Exactly the lines from the one with "Reconstruct the object in this render as an" to the one with "the mating face.", both included, are to be printed again; leave out the rest.

### [PROVIDED DATA]
═══

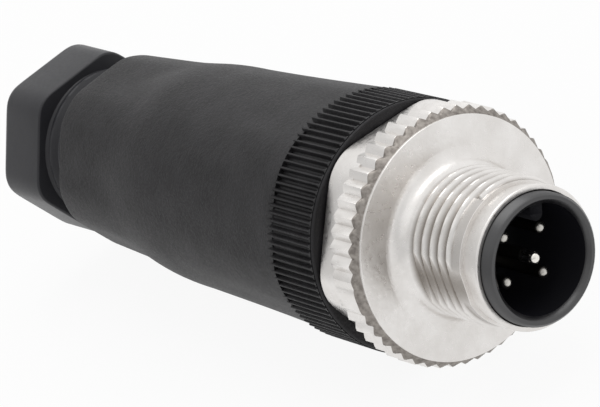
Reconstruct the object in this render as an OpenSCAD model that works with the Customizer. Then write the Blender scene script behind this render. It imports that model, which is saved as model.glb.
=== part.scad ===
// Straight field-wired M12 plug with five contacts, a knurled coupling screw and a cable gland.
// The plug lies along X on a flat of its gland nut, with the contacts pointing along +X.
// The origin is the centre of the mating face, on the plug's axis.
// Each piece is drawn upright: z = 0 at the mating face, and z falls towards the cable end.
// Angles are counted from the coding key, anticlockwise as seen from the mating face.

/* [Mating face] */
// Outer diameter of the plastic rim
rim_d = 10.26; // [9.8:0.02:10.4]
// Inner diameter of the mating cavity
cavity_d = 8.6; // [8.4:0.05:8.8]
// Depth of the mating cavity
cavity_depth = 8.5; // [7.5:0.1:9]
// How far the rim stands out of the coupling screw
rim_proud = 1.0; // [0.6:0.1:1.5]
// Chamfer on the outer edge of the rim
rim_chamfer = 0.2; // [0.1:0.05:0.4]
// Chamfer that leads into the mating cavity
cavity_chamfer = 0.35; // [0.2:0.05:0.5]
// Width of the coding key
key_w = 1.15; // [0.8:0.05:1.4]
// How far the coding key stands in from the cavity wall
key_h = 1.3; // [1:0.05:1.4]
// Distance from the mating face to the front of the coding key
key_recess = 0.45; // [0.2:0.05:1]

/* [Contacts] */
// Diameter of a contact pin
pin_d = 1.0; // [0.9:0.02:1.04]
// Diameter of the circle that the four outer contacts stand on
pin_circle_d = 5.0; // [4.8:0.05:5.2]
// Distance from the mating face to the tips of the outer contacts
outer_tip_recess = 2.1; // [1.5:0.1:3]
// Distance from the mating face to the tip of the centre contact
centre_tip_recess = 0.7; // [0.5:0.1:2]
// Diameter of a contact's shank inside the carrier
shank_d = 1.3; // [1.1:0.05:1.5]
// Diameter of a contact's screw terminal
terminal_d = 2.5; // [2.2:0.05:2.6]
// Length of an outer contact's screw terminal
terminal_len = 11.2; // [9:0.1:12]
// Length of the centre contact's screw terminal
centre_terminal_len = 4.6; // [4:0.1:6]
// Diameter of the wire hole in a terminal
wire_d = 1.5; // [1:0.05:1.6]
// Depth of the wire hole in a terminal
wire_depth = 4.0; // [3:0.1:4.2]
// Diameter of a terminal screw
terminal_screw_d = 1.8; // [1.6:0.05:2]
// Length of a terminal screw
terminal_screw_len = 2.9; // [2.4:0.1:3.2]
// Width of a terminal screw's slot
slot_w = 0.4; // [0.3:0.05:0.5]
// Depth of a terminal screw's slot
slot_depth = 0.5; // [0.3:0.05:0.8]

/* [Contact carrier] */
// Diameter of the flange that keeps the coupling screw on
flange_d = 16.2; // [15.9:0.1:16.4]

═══

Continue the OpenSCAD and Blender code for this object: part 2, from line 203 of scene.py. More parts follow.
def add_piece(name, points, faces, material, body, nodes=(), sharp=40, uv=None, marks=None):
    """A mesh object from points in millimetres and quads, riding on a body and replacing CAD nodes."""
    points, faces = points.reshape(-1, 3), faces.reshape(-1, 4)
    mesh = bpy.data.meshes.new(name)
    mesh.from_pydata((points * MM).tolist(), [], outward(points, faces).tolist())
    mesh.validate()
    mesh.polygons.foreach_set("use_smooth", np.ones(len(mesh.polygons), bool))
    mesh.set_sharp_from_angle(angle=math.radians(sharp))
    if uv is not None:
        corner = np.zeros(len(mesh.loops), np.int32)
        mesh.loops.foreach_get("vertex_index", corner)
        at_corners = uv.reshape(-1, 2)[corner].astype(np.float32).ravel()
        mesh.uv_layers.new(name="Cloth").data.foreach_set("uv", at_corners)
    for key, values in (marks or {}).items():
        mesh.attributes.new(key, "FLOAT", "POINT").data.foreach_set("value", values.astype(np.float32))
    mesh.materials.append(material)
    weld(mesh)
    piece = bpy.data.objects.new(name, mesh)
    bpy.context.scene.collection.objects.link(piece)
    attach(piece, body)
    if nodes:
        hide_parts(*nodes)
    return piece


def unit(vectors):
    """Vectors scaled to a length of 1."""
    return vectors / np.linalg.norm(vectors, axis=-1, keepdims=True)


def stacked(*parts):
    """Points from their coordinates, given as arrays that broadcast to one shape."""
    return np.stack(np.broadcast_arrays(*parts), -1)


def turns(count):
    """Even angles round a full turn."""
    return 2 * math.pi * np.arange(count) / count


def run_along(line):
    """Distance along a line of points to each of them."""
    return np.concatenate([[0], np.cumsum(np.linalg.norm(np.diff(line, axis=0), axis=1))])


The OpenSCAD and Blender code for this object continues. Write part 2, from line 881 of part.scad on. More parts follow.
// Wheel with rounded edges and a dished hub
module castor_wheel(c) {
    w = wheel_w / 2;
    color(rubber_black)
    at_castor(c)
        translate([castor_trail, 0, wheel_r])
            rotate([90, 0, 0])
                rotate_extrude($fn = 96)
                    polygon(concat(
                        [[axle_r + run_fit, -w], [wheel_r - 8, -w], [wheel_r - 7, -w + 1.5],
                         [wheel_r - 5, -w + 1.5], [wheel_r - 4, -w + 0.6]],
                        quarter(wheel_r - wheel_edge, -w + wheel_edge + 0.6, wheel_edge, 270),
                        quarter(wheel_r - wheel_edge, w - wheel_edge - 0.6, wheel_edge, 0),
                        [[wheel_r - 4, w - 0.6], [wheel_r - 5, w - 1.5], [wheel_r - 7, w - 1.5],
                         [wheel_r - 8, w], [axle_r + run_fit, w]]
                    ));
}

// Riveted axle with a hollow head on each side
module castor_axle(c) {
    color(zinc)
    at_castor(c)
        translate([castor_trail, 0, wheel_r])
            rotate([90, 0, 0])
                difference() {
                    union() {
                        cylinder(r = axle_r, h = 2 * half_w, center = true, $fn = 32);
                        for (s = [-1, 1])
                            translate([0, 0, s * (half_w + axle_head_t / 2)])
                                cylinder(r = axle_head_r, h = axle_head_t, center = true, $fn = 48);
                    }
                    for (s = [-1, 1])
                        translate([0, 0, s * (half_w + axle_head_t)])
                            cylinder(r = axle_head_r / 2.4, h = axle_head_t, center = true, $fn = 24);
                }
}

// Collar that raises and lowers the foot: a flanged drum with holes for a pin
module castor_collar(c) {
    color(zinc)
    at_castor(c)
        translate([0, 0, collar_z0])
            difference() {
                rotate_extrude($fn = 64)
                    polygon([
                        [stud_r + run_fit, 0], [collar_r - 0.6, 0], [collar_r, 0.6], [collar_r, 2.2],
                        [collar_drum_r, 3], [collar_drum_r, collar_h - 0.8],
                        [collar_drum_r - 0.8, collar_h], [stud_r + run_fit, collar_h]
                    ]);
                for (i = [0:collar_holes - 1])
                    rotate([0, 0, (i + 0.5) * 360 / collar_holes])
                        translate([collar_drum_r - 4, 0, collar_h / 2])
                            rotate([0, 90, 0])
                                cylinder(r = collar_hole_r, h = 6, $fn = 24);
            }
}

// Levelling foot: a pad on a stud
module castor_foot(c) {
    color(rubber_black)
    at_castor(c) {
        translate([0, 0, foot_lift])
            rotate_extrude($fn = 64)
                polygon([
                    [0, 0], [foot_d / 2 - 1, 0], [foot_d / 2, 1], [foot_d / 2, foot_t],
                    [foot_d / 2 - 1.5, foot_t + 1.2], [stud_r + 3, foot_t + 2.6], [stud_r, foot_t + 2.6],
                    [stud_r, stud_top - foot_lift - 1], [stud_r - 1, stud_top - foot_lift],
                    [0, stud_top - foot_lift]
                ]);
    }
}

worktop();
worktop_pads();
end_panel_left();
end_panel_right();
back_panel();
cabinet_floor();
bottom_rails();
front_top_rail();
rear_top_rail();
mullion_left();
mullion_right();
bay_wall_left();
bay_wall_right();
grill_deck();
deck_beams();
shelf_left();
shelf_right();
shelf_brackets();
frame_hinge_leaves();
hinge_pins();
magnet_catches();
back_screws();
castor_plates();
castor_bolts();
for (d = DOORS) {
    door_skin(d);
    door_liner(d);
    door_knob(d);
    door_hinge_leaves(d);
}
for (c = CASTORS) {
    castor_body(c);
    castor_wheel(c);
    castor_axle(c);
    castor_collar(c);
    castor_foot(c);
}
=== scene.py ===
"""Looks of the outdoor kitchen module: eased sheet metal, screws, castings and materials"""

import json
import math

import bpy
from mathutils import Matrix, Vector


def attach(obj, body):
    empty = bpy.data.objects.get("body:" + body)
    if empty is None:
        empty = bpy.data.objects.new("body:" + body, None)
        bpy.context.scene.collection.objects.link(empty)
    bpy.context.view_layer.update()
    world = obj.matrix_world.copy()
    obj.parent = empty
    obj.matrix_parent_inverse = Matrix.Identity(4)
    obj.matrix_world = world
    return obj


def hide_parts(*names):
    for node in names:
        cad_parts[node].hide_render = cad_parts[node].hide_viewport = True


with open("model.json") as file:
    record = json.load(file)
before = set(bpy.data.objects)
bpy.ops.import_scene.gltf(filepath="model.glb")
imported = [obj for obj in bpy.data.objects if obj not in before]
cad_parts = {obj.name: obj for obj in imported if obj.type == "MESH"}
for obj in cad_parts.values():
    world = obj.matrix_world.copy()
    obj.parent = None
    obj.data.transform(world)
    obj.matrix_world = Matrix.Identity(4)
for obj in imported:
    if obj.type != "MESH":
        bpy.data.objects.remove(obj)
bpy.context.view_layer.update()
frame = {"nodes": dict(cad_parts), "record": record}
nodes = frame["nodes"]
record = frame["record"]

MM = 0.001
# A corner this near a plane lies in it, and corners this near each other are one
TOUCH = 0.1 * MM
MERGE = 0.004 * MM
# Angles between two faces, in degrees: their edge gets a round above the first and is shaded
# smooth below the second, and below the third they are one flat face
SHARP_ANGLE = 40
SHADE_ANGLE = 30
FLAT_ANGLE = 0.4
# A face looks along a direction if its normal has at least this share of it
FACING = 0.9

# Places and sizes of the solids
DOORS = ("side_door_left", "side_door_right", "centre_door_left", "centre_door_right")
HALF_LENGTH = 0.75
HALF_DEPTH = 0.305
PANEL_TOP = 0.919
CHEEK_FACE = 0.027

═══

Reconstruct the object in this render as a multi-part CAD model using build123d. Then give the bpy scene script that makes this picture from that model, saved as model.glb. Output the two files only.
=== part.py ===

═══

### [WRITTEN SOLUTION]
Reconstruct the object in this render as an OpenSCAD model that works with the Customizer. Then write the Blender scene script behind this render. It imports that model, which is saved as model.glb.
=== part.scad ===
// Straight field-wired M12 plug with five contacts, a knurled coupling screw and a cable gland.
// The plug lies along X on a flat of its gland nut, with the contacts pointing along +X.
// The origin is the centre of the mating face, on the plug's axis.
// Each piece is drawn upright: z = 0 at the mating face, and z falls towards the cable end.
// Angles are counted from the coding key, anticlockwise as seen from the mating face.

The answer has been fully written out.